Although it is clear that there are some “rough edges” on his understanding of this phenomenon, it should also be clear that he has a remarkable grasp of this concept for a ten year old child, especially given the rather minimal level of “instruction” given by the three respondents. Although each of the three responses were different in the manner in which they attempted to explain the phenomenon, Pablo was able to link them: “They all had the same answer…” and his articulation of this is considerably better than that which could be supplied by many high school students. Pablo has shown an intuitive understanding of Newton’s Laws of Motion. And, although this experience is not sufficient as an academic treatment of this subject it has probably provided Pablo with the kinds of cognitive “anchors” that will allow him to more quickly and more thoroughly grasp a more formal treatment of this topic in years to come.
Clearly, the electronic network is not WHY this learning occurred. Many factors contributed to it. However, the network was an absolutely critical link in enabling this to happen. Pablo was motivated to learn, he asked a good question and the network provided several timely (i.e., in fifth grade–when he wanted to know–rather than waiting until high school) and reasonably concise replies which collectively conveyed a sensible response to his query (It isn’t at all clear that a single one of the replies would have been sufficient, but the set of replies seem to have addressed Pablo’s needs…for the moment).
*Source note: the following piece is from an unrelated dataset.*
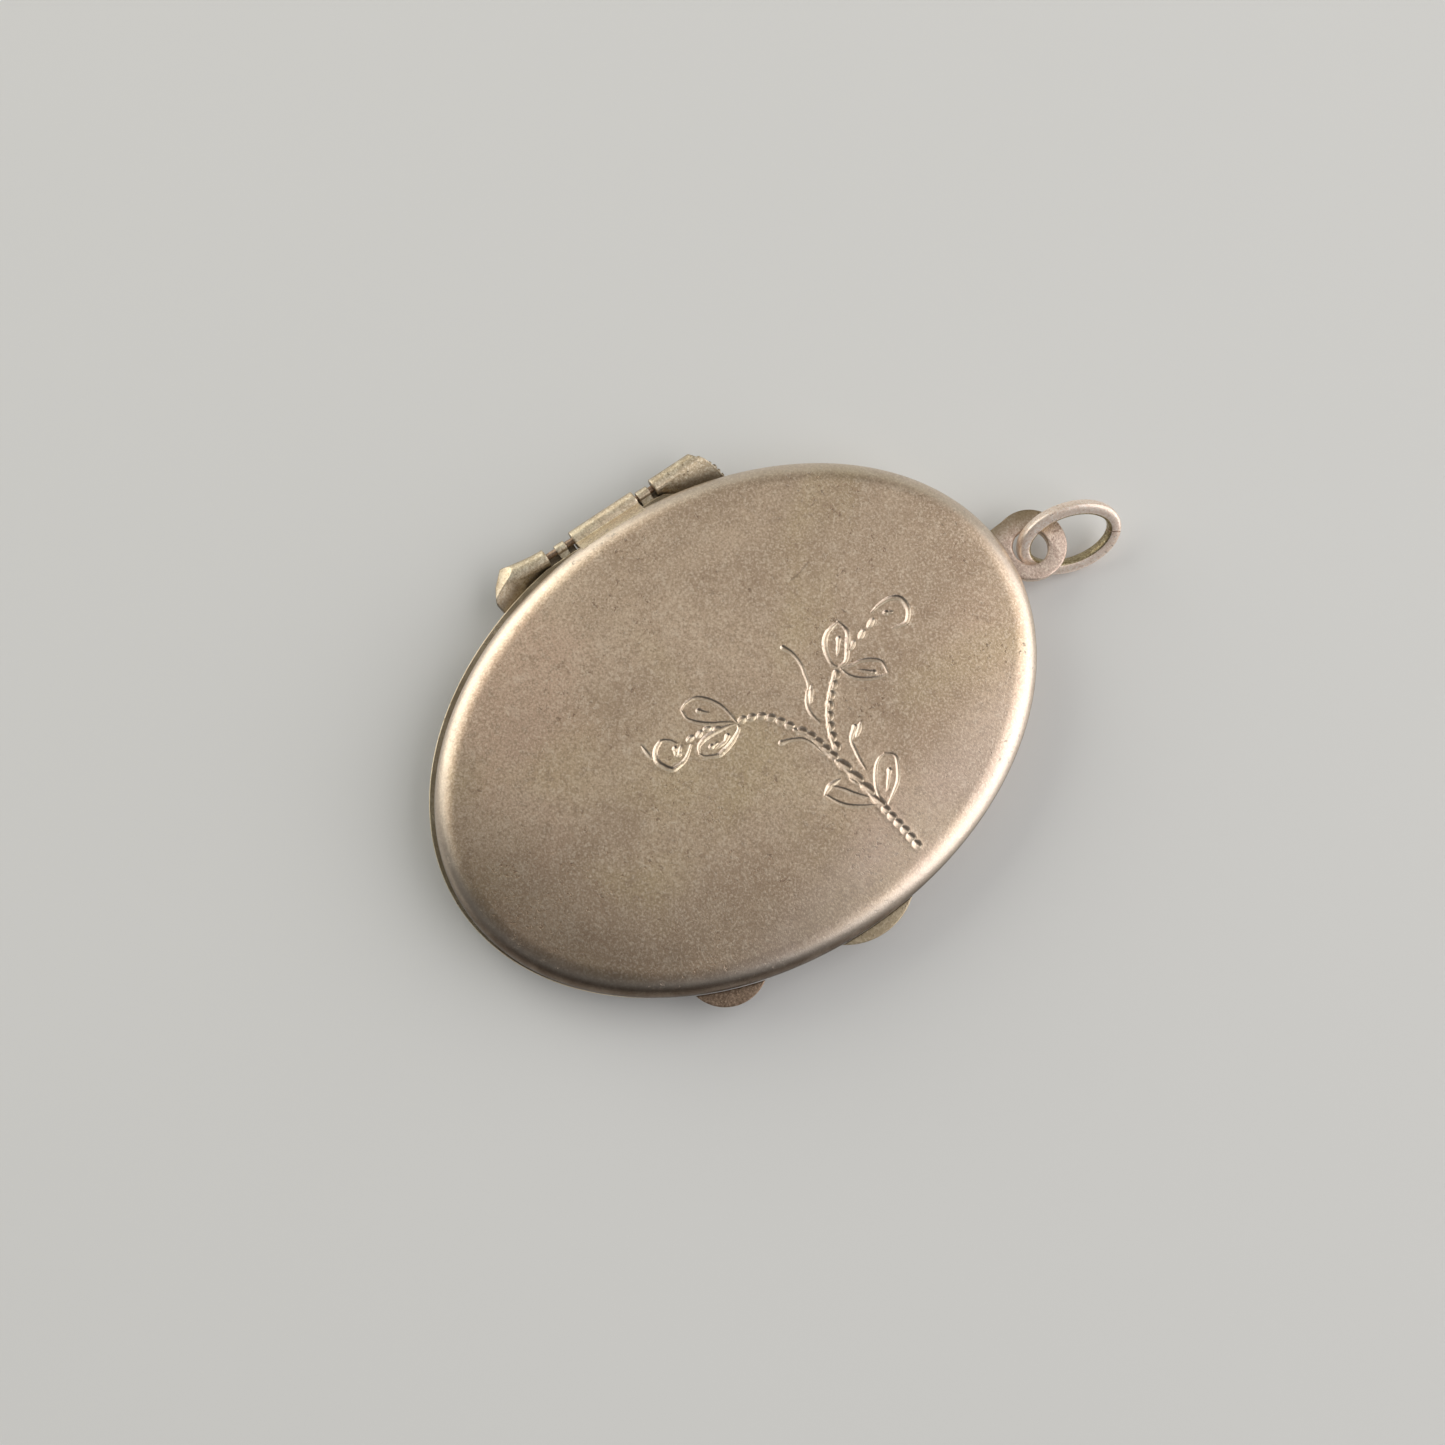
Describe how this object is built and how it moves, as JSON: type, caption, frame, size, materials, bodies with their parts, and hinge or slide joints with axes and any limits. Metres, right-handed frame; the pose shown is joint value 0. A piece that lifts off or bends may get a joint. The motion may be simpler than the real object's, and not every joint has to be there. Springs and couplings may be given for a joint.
{
  "type": "oval picture locket",
  "caption": "Oval hinged picture locket with an inner picture leaf, thumb tabs, an eye lug and an oval jump ring; the covers and leaf open like a book.",
  "frame": {"origin": "centre of the rear cover's flat back face", "axes": "+Z out of the front cover, +Y along the oval towards the lug and ring, +X away from the hinge"},
  "size_m": [0.0317, 0.0477, 0.0045],
  "materials": {
    "gilt_metal": "satin, tarnished",
    "dark_metal": "dark tarnish",
    "rose_metal": "worn satin",
    "picture_card": "matt card",
    "clear_sheet": "clear"
  },
  "bodies": {
    "rear_cover": {"rear_cover_shell": "gilt_metal", "rear_knuckle_left": "gilt_metal", "rear_knuckle_right": "gilt_metal", "hinge_pin": "dark_metal", "bail_lug": "rose_metal", "rear_picture": "picture_card", "rear_glazing": "clear_sheet", "rear_bezel": "rose_metal"},
    "leaf": {"leaf_plate": "gilt_metal", "leaf_barrel_left": "gilt_metal", "leaf_barrel_right": "gilt_metal", "leaf_thumb_tab": "dark_metal", "leaf_front_rim": "gilt_metal", "leaf_rear_rim": "gilt_metal", "leaf_front_picture": "picture_card", "leaf_rear_picture": "picture_card", "leaf_front_glazing": "clear_sheet", "leaf_rear_glazing": "clear_sheet", "leaf_front_bezel": "rose_metal", "leaf_rear_bezel": "rose_metal"},
    "front_cover": {"front_cover_shell": "gilt_metal", "front_knuckle": "gilt_metal", "front_thumb_tab": "gilt_metal", "front_picture": "picture_card", "front_glazing": "clear_sheet", "front_bezel": "rose_metal"},
    "jump_ring": {"jump_ring": "rose_metal"}
  },
  "joints": [
    {"name": "leaf_hinge", "type": "hinge", "parent": "rear_cover", "child": "leaf", "pos_m": [-0.01565, 0.00053, 0.00225], "axis": [0, -1, 0], "range_deg": [0, 70]},
    {"name": "front_hinge", "type": "hinge", "parent": "leaf", "child": "front_cover", "pos_m": [-0.01565, 0.00053, 0.00225], "axis": [0, -1, 0], "range_deg": [0, 110]},
    {"name": "ring_turn", "type": "hinge", "parent": "rear_cover", "child": "jump_ring", "pos_m": [0.0019, 0.02423, 0.00184], "axis": [0.2999, 0.9513, 0.0715], "range_deg": [0, 90]}
  ]
}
Good learners are good question askers…and good question askers need good answers and opportunities to master the process of seeking out those answers, validating them and constructing understanding. A powerful electronic network peopled by millions of intelligent resources can enable those with questions and few authoritative information resources in their immediate environment to find the answers they need. If we cannot provide these kinds of opportunities for our learners (of all ages) then we will find that they do not excel at formulating creative questions and critically evaluating information, and thus their learning will be fragmentary and incomplete.